Monday, September 16, 2019

Family Mixup

I've had a few requests this summer for more Steve Ditko, so here you ditgo-- a very funny, but none the less equally morbid tale of a murderous marriage disastrously inflated (and smooshed) to the paralyzin' point of no return-- literally!

From the July - August 1954 issue of The Thing #15.









11 comments:

Brian Barnes said...

Wow, that's a little bleak! A story where everybody is bad, nothing is redeemable, and you feel that a better ending is the two of them stuck with each other for eternity! It was a bit of a hard read!

There's some good, early vintage Ditko in there, especially the dual nightmare panel. He also does a good job at facial expressions thought out -- they really look like they are full of murderous hate the entire time.

Nequam said...

I wonder if this is the comic referred to in a footnote (to part 15 of Chapter X; p. 368 in my trade-size paperback) of Stephen King's "Danse Macabre"? Curiously, he remembered it as a fat husband and a skinny wife, with no mention of insurance...

Mestiere said...

A cynical, misanthropic look at marriage.
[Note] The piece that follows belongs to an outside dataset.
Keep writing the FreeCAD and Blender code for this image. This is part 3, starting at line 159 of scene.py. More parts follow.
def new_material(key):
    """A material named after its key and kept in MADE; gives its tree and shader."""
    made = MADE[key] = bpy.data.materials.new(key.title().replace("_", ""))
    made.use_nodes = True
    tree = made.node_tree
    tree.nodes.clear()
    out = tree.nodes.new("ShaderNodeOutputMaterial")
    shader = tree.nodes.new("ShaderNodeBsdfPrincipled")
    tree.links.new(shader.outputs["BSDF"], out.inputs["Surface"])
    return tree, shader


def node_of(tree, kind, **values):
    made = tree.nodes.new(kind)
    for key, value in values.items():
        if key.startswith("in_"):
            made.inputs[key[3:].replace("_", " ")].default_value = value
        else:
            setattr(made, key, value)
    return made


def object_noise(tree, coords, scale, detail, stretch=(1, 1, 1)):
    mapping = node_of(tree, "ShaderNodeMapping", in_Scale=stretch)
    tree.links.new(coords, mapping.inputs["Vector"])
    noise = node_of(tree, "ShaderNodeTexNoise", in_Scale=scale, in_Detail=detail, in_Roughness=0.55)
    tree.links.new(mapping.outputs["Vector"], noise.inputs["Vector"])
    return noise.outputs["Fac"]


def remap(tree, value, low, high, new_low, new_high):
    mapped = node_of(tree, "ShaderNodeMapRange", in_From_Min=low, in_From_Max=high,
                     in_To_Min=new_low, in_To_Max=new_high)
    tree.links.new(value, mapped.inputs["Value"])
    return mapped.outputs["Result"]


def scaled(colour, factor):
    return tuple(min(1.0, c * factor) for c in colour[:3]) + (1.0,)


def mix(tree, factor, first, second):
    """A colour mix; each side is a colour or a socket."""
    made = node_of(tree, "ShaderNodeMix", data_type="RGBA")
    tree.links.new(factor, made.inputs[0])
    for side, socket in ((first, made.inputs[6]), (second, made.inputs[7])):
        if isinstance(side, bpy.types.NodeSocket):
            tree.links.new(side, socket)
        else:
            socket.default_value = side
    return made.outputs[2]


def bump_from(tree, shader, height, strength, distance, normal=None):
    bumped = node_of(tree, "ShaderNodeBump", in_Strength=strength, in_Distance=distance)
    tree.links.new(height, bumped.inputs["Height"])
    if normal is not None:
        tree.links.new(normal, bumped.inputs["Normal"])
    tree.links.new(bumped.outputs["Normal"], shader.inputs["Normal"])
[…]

Mortimer keeps losing weight, surely because undiagnosed cancer, while Sarah's unchecked type 2 diabetes continues to ravage her. But it's easier to blame the other person.

How did Sarah get that huge slab of stone on the roof? And how would that be made to look like an accident? Their roof was made of wooden shingles. Bad communication between Ditko and the writer? Not that the air compressor was a better idea. The police will now find Sarah tied to a bed with a hose in her mouth and the husband crushed by a slab tied with a rope. Their relatives will know they killed each other.

A rather mean story.

Nequam said...

I thought I would, er, expand on my comment up above. Here's the relevant King quote:

My all-time favorite (he said affectionately): A crazed husband stuffs the hose of an air compressor down his skinny wife's throat and blows her up like a balloon until she bursts. "Fat at last," he tells her happily just moments before the pop. But later on the husband, who is roughly the size of Jackie Gleason, trips a booby-trap she has set for him and is squashed to a shadow when a huge safe falls on him. This ingenious reworking of the old story of Jack Sprat and his wife is not only gruesomely funny; it offers us a delicious example of the Old Testament eye-for-an-eye theory. Or, as the Spanish say, revenge is a dish best eaten cold.
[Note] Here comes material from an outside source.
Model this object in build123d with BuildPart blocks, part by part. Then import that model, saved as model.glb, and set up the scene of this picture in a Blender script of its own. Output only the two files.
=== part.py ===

It's interesting that he not only swapped aspects of it but seems to have made the motivation just plain ol' hate (you can imagine that in his version the husband gets nagged about weight by the wife). The paragraph that the footnote is linked to mentions it as an example of the ultimately rather conservative morality of EC Comics (a metonymy-- look it up! for "horror comics", the way the southern US uses "Coke" for soda).

I'm glad to see the story, though, because for a very long time I wondered what he'd seen: it certainly wasn't an EC story, as I found when I finally got to see reprints, and it sounded almost like something worthy of later comics like Warren's (or more likely, Eerie Publications), but by that time he'd be busy with his own writing...

JBM said...

Some wonderful Ditko. I especially appreciated the kiss goodnight. Thank you Mr.K.

Mr. Karswell said...

Well, if there's one thing I've learned in all of these years of blogging, its that when someone messages me looking for a story they read years and years ago but can't remember the name of, when I ask for some clues they generally get about 75% of the details wrong. I don't know what it is, let's call it a "Story Mixup", --and not even grand 'ol Stephen King is immune, haha!

Nequam said...

Oh, of course! The worst is when your memory combines two different sources. I was trying to remember a certain very old and odd anime I had seen as a child, and later found out one of the scenes I remembered was from a *different* old, odd anime...

Mestiere said...

If Stephen King read this comic when it came out he would have been six years old! Danse Macabre came out when he was thirty-three. I think his recall was rather good. He got the details wrong but the big picture right. The Jackie Gleason Show was the second highest rated show that very year. The Honeymooners was a sketch on that show, by far the most popular. A married couple, one fat, the other thin, they fight a lot. Similar to the comic in a generic sort of way. King actually remembered being six rather well. Especially since he didn't have the luxury of the internet!

Mr. Karswell said...

Well yeah, but that's assuming he read it the year it came out. More likely, he read it years later as a back issue... 6 years old is barely pushing 1st grade

Mr. Cavin said...

Oh, I almost missed this one somehow. When it comes to mean spirited skinny-shaming barbs I'm really quite smitten with "you pretzel!" And what on Earth is the wife doing in that splash? It's always a pleasure to see more Ditko, thanks, and I really enjoyed the way he hewed to the dual "he said, she said" nature of the story without belaboring that clever split-screen trick on pages one and three. It's very nice the way he keeps the narrative formula visually fresh.

That's a very fascinating Stephen King quote. I've read Danse Macabre but I would have never, ever remembered that passage.

Todd said...

Did I miss where corn starch is a surefire way to poison someone to death? Huh?